César Félix Sánchez
Toledo en Barbadillo
Un balance preliminar
La noticia del fin de semana ha sido el inminente retorno de Alejandro Toledo, expresidente, exprócer de la lucha anticorrupción, exluchador por la democracia, ex-outsider, exhombre del pueblo olvidado y exídolo de masas en el telúrico e incorruptible sur andino del Perú. Parece que su última jugarreta –hacernos creer que el Perú, luego del golpe abortado de Castillo era una especie de Sudáfrica del apartheid donde se persigue a los indígenas– evidentemente no ha sido creída por nadie; mal que le pese a Steven Levitsky que, en un papelón monumental aun para los cánones de los politólogos, intercedió por él aduciendo que nuestro país era autoritario y racista. Al sostener kafkianamente que el mismo país que no solo llevó a un supuesto “aborigen” como Toledo a la presidencia, sino que también le permitió volverse millonario a su costa –a las buenas y a las malas– es racista, Levitsky simplemente se superó a sí mismo.
¿Qué significó Toledo para la historia del país? Ante todo la persecución acérrima de todo cuando recordase al fujimorismo en lo político, pero la relativa continuidad con su modelo económico. Fue, además, la gestión presidencial que, aún más que Paniagua, fomentó el cogobierno amplio entre casi todas las familias del antifujimorismo de los noventa. Así, teníamos en un mismo gabinete a izquierdistas entonces edulcorados como Nicolás Lynch al lado de conservadores que, de ocupar ahora una cartera, serían linchados mediáticamente por los diarios izquierdistas, como Luis Solari de la Fuente. Esta suerte de modelo de ancha base, que incluso Alan García replicaría con Rafael Rey y Yehude Simon, y que ahora podría parecer a algún desavisado como el culmen de la «concertación» (palabra que aquella época tenía prestigio, antes que el progresismo renacido durante el humalato la convirtiera en la maligna «repartija»), fue la ocasión perfecta para la formación de un deep state caviar que acabaría, con sus aliados mediáticos, sumiéndonos en la situación catastrófica de estos últimos cuatro años. La izquierda caviar cogobernaba y medraba en casi todos los regímenes de aquellos tiempos, fortaleciéndose para luego aducir hipócritamente que la culpa de que lo bueno no fuera excelente era de la maligna derecha que había gobernado el Perú en aquellos años.

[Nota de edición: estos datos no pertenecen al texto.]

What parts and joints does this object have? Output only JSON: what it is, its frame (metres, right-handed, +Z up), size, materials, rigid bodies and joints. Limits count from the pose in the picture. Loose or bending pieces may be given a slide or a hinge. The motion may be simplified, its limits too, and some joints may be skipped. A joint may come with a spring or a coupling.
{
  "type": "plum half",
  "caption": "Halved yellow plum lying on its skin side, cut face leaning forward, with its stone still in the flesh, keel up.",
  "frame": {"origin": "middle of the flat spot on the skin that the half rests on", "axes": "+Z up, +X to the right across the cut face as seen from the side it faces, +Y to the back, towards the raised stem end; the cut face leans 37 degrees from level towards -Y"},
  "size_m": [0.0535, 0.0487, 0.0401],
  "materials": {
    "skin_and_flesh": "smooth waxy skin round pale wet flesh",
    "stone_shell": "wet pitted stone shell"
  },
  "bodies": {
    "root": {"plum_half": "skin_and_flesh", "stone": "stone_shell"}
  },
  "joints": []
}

Pero el principal aporte de Toledo a la historia de la infamia y del mal gobierno en el Perú no fue la práctica descarada del lawfare contra sus adversarios, ni tampoco su vergonzosa corte de los milagros de parientes, validos y favoritos dispuestos a malversar recursos, desde Coqui hasta Galleta, ni la proliferación de intentos por reescribir la historia y sentar las bases de un relato de la historia reciente políticamente tendencioso por la contrahecha Comisión de la Verdad –heredada de Paniagua, pero que modificó y amplió–, ni mucho menos la olvidada sensación de desgobierno, de déja vu ochentero de huelgas radicales y desmadres callejeros gravísimos que se vivieron en la primera parte de su gestión, acrecentadas por su demagogia y mentiras de campaña, sino la Ley de Bases de la Regionalización de 2003. Una ley fabricada en las oficinas limeñas de Henry Pease, y una de los más graves daños perpetrados por la izquierda caviar al Perú en los últimos cincuenta años. Si hubiera cárcel a la torpeza política, solo por esa ley Toledo merecería la cadena perpetua.

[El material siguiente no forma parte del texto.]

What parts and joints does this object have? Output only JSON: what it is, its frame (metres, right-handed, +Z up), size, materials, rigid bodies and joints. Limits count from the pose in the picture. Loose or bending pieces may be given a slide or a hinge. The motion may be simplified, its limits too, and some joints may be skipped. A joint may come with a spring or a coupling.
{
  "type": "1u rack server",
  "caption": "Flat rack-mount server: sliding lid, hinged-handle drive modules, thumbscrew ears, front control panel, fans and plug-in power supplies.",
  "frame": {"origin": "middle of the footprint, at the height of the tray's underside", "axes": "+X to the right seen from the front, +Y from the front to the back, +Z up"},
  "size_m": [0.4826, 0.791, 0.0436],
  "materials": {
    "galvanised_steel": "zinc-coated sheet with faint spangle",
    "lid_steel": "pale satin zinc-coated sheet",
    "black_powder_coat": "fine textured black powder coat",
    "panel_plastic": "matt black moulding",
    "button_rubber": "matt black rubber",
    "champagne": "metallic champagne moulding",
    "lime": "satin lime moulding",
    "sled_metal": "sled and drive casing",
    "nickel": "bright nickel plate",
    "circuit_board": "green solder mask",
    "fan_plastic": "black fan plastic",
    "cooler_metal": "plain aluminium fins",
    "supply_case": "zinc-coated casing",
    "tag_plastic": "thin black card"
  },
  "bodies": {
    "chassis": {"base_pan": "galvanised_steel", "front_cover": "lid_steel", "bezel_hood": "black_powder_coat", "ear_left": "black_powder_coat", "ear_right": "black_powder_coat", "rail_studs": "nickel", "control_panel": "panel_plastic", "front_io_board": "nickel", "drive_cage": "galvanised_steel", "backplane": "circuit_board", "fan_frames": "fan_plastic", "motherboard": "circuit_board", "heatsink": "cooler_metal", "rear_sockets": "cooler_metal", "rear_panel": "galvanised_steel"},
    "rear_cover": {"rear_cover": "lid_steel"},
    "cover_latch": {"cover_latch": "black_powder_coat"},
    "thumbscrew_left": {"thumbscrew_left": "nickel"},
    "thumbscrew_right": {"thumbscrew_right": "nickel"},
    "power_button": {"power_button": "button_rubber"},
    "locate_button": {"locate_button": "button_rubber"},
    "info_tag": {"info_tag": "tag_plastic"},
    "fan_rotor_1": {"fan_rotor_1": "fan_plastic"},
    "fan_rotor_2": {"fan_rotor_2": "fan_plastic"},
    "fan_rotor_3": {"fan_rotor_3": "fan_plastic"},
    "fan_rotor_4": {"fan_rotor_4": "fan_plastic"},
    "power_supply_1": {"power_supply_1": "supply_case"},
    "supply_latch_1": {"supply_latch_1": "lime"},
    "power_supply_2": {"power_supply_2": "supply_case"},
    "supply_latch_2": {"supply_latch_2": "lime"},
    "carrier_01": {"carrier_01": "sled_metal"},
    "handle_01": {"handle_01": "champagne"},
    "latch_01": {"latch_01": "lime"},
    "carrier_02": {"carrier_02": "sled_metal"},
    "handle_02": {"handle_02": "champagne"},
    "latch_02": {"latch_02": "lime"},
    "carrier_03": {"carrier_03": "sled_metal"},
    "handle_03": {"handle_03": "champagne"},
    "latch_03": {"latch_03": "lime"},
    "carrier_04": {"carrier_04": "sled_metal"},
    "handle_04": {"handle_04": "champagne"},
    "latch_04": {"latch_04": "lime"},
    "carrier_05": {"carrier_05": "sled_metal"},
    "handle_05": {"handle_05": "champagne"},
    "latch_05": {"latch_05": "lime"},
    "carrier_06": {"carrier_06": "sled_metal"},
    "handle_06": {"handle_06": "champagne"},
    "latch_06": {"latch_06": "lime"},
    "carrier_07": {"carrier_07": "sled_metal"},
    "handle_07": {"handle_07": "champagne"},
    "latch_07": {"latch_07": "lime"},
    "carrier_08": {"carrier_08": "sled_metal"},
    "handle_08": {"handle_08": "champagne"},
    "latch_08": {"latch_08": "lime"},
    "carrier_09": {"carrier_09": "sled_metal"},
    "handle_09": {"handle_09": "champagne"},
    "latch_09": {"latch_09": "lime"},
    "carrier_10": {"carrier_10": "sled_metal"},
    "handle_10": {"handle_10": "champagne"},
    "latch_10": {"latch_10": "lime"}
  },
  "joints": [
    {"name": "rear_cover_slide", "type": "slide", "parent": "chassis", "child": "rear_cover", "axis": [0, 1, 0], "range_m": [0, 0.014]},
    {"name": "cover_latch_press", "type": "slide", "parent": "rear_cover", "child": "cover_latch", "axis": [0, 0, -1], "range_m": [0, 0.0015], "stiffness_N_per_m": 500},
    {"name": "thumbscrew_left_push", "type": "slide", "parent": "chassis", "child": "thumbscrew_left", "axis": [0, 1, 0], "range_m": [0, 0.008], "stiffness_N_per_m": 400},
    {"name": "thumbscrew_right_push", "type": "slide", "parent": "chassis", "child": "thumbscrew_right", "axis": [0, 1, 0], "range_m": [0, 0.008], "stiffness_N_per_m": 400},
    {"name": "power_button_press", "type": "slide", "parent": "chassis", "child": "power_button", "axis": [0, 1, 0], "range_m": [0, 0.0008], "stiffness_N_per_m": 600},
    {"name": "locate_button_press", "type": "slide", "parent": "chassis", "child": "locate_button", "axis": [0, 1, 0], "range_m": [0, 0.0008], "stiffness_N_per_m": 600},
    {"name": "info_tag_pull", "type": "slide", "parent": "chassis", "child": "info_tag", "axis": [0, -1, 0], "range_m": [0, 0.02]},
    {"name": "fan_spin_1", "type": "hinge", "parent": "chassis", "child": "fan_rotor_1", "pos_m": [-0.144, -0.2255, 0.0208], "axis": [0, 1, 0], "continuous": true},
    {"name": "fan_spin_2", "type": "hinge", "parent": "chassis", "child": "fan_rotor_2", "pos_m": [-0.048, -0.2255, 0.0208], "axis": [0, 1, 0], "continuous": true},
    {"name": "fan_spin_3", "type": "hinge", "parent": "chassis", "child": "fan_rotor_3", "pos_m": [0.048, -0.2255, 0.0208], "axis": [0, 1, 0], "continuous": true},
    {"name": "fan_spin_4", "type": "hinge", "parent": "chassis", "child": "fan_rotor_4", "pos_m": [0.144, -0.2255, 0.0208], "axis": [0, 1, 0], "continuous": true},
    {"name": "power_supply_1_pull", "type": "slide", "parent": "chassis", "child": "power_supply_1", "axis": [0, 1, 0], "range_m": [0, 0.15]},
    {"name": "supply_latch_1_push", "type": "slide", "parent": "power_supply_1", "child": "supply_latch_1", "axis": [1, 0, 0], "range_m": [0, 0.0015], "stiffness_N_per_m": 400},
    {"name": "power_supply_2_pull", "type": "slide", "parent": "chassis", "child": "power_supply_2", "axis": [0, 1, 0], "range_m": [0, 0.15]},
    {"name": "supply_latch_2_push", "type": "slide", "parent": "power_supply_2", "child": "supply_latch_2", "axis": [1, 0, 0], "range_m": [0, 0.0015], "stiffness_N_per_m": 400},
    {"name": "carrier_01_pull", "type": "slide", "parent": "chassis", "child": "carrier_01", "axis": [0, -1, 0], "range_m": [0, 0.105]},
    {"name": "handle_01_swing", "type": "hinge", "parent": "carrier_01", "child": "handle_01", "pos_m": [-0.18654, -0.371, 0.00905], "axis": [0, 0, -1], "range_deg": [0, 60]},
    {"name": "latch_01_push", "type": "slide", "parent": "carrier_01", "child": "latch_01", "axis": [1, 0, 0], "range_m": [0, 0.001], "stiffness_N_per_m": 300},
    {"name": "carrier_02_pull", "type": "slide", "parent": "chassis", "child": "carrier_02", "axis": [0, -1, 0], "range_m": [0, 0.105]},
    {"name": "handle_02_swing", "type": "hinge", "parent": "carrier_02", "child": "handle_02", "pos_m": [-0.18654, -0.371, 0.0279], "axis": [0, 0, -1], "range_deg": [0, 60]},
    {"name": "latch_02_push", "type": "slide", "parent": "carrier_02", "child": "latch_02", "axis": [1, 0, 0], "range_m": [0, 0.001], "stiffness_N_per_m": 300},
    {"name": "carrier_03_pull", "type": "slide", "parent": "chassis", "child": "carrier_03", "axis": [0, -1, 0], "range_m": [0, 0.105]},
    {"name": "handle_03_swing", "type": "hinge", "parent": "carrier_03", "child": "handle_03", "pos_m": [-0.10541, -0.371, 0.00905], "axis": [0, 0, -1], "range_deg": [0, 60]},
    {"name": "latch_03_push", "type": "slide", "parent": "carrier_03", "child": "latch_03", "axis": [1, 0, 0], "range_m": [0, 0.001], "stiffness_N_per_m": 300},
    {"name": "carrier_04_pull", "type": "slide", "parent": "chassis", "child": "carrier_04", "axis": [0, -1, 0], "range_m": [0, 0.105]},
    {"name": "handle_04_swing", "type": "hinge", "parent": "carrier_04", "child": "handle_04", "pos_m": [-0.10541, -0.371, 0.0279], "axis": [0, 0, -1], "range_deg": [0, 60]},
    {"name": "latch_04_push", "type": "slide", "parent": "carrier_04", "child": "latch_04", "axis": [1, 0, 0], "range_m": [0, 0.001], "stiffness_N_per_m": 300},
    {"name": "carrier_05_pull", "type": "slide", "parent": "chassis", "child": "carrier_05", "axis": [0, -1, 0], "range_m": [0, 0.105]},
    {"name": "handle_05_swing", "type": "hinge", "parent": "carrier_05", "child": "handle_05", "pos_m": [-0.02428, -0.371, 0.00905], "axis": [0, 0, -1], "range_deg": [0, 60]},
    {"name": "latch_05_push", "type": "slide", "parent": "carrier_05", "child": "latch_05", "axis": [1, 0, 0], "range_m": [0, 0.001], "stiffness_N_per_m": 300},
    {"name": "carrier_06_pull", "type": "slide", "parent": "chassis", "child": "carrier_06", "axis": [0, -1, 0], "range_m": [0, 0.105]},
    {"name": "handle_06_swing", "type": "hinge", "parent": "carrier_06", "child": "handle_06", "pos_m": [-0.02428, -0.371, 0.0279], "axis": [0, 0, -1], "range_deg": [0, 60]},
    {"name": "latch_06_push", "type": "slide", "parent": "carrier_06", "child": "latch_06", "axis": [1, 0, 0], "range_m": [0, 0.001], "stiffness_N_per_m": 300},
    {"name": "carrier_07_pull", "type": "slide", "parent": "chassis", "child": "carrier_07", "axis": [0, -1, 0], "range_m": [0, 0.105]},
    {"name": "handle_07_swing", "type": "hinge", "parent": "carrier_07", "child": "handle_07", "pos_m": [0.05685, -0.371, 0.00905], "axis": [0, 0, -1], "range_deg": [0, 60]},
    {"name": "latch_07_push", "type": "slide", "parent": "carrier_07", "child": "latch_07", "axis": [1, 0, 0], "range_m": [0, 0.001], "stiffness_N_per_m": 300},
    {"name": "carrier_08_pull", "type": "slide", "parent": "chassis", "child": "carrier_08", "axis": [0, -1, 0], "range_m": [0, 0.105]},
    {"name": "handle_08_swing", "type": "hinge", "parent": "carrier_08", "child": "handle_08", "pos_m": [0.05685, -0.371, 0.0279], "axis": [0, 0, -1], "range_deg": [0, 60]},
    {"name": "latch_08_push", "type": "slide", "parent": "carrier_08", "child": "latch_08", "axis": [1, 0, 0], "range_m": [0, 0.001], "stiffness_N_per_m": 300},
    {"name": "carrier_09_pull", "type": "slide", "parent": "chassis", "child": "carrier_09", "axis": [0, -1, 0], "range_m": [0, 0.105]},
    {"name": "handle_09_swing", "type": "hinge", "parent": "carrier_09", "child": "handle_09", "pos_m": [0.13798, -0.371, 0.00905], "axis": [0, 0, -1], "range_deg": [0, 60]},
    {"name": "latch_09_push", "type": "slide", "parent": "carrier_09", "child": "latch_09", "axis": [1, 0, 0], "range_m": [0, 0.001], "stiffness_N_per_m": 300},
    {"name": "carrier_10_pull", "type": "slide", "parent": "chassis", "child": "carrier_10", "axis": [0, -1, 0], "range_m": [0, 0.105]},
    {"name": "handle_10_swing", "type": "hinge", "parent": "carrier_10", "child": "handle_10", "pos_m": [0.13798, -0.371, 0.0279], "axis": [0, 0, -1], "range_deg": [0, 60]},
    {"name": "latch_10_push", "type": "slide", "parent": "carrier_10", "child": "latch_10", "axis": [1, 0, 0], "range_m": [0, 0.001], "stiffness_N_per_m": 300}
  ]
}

Ahora Toledo se enfrenta a su destino. Que tenga un juicio justo y que Dios se apiade de su alma. ¿Quién habría creído hace 22 años, cuando el Cholo Sano y Sagrado asumía la presidencia en un sainete improvisado en Machu Picchu (pero que, comparado con la horrorosa locura de Pedro Castillo en la Pampa de la Quinua en 2021, parece ahora hasta elegante), que compartiría ahora cárcel con Alberto Fujimori? Cosas del Perú.